Abstract

A theory for estimating the probability distribution of the state of a model given a set of observations exists. This nonlinear filtering theory unifies the data assimilation and ensemble generation problem that have been key foci of prediction and predictability research for numerical weather and ocean prediction applications. A new algorithm, referred to as an ensemble adjustment Kalman filter, and the more traditional implementation of the ensemble Kalman filter in which ''perturbed observations'' are used, are derived as Monte Carlo approximations to the nonlinear filter. Both ensemble Kalman filter methods produce assimilations with small ensemble mean errors while providing reasonable measures of uncertainty in the assimilated variables.
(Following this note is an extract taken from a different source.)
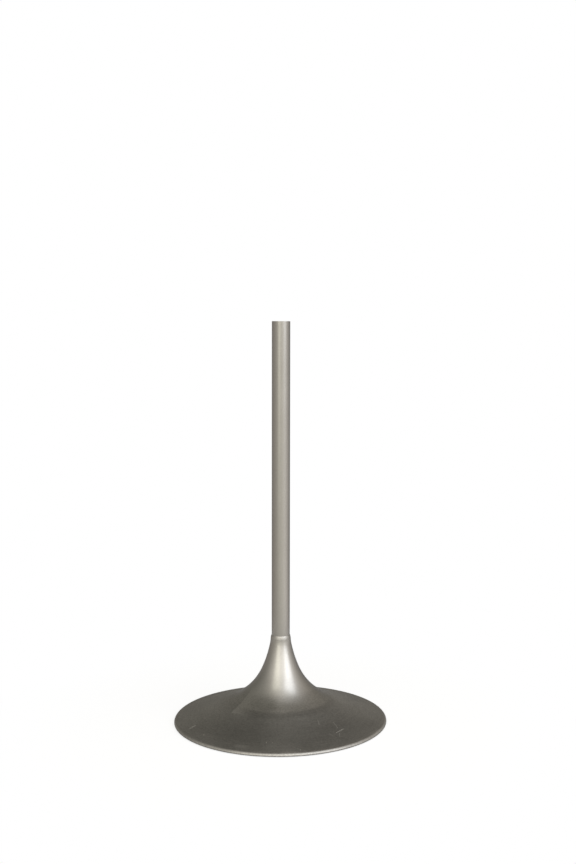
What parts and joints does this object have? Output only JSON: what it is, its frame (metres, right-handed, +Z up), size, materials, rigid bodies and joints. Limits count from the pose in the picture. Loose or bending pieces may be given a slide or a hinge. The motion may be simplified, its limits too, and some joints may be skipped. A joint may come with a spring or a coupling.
{
  "type": "trumpet table base",
  "caption": "Slim round stem on a weighted, spun trumpet foot with a rolled rim, for a small round table top.",
  "frame": {"origin": "on the stem's axis, at the floor under the rubber ring", "axes": "+Z up along the stem's axis; X and Y are free because the base is round"},
  "size_m": [0.3, 0.3, 0.564],
  "materials": {
    "trumpet_foot": "satin, brushed round the axis",
    "stem_tube": "satin, brushed",
    "top_bush": "turned, bright",
    "stem_plug": "turned, bright",
    "ballast_weight": "as cast, painted black",
    "bottom_plate": "black primer",
    "floor_ring": "matt",
    "clamp_bolt": "zinc plated",
    "flat_washer": "zinc plated",
    "spring_washer": "plain spring steel"
  },
  "bodies": {
    "root": {"trumpet_foot": "trumpet_foot", "stem_tube": "stem_tube", "top_bush": "top_bush", "stem_plug": "stem_plug", "ballast_weight": "ballast_weight", "bottom_plate": "bottom_plate", "floor_ring": "floor_ring", "clamp_bolt": "clamp_bolt", "flat_washer": "flat_washer", "spring_washer": "spring_washer"}
  },
  "joints": []
}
The ensemble methods can assimilate observations with a nonlinear relation to model state variables and can also use observations to estimate the value of imprecisely known model parameters. These ensemble filter methods are shown to have significant advantages over four-dimensional variational assimilation in low-order models and scale easily to much larger applications. Heuristic modifications to the filtering algorithms allow them to be applied efficiently to very large models by sequentially processing observations and computing the impact of each observation on each state variable in an independent calculation. The ensemble adjustment Kalman filter is applied to a nondivergent barotropic model on the sphere to demonstrate the capabilities of the filters in models with state spaces that are much larger than the ensemble size.